● **AIM**
Scan the material below for the string "bodies", and copy every line where it shows up.

━━━━━ INFORMATION PROVIDED

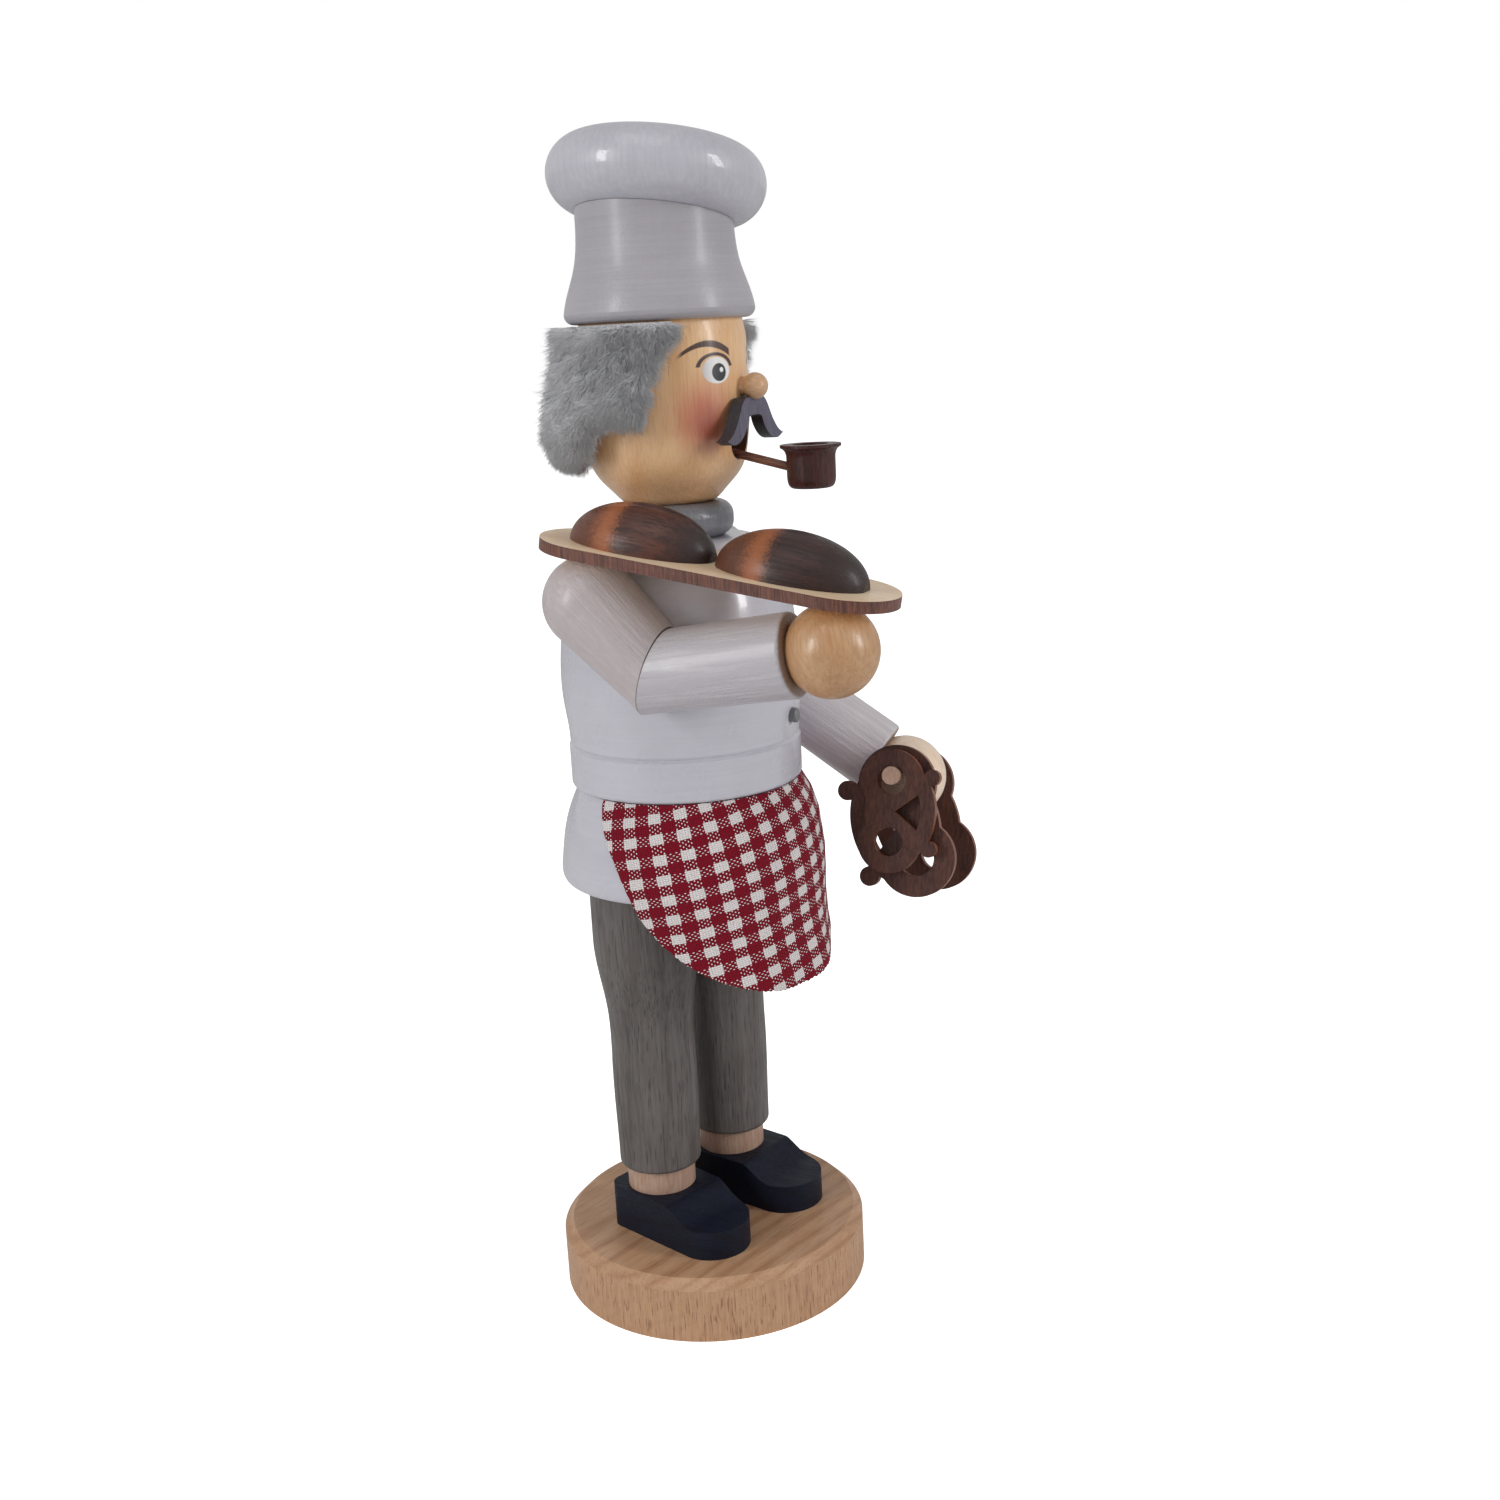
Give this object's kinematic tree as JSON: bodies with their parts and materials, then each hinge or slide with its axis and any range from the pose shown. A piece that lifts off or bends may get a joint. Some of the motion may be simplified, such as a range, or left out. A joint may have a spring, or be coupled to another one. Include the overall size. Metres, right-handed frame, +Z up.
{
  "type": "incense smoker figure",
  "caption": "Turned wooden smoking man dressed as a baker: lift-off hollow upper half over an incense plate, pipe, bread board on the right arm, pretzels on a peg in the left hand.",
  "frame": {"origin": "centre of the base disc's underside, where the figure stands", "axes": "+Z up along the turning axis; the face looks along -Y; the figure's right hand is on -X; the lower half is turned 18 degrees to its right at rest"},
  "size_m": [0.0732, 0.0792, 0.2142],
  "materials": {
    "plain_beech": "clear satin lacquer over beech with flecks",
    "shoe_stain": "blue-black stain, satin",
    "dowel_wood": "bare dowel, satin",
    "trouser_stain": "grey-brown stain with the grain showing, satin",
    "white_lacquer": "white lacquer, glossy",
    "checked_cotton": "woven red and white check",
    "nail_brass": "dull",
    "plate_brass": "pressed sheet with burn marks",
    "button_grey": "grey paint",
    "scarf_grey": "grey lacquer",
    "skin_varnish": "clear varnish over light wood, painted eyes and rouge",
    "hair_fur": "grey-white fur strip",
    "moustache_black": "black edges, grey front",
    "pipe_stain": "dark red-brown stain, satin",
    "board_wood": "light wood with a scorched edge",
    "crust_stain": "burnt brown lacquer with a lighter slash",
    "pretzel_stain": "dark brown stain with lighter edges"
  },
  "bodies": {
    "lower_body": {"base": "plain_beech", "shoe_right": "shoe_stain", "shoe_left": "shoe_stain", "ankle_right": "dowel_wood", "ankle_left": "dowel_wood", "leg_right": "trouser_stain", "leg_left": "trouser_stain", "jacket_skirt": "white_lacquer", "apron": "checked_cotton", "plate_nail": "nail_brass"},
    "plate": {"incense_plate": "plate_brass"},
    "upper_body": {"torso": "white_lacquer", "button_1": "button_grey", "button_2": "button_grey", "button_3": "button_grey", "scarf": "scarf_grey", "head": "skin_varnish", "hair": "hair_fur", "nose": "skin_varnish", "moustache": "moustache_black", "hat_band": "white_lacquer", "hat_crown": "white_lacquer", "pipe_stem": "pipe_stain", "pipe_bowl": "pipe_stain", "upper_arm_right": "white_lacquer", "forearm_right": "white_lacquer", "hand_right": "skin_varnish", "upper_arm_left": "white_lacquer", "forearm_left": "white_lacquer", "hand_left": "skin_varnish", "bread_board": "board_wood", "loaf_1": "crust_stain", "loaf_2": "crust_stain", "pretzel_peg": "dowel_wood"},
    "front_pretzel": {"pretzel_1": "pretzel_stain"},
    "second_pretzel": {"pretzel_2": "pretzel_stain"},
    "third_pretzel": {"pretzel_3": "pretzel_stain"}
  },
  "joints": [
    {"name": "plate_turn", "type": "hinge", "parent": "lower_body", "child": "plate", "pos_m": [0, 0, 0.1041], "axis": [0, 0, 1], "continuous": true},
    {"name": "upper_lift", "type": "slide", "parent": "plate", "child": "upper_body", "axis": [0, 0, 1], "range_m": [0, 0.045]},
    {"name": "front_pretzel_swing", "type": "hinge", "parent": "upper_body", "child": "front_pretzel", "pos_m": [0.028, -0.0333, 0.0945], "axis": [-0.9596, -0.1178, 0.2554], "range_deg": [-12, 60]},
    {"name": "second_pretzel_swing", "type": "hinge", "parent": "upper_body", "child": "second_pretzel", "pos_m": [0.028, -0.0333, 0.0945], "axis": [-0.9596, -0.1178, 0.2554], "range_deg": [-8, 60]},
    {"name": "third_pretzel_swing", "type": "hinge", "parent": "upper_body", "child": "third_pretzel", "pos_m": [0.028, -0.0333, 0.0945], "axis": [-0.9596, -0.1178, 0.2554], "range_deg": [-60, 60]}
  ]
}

━━━━━━━━━━

● **THE REPLY**
Give this object's kinematic tree as JSON: bodies with their parts and materials, then each hinge or slide with its axis and any range from the pose shown. A piece that lifts off or bends may get a joint. Some of the motion may be simplified, such as a range, or left out. A joint may have a spring, or be coupled to another one. Include the overall size. Metres, right-handed frame, +Z up.
  "bodies": {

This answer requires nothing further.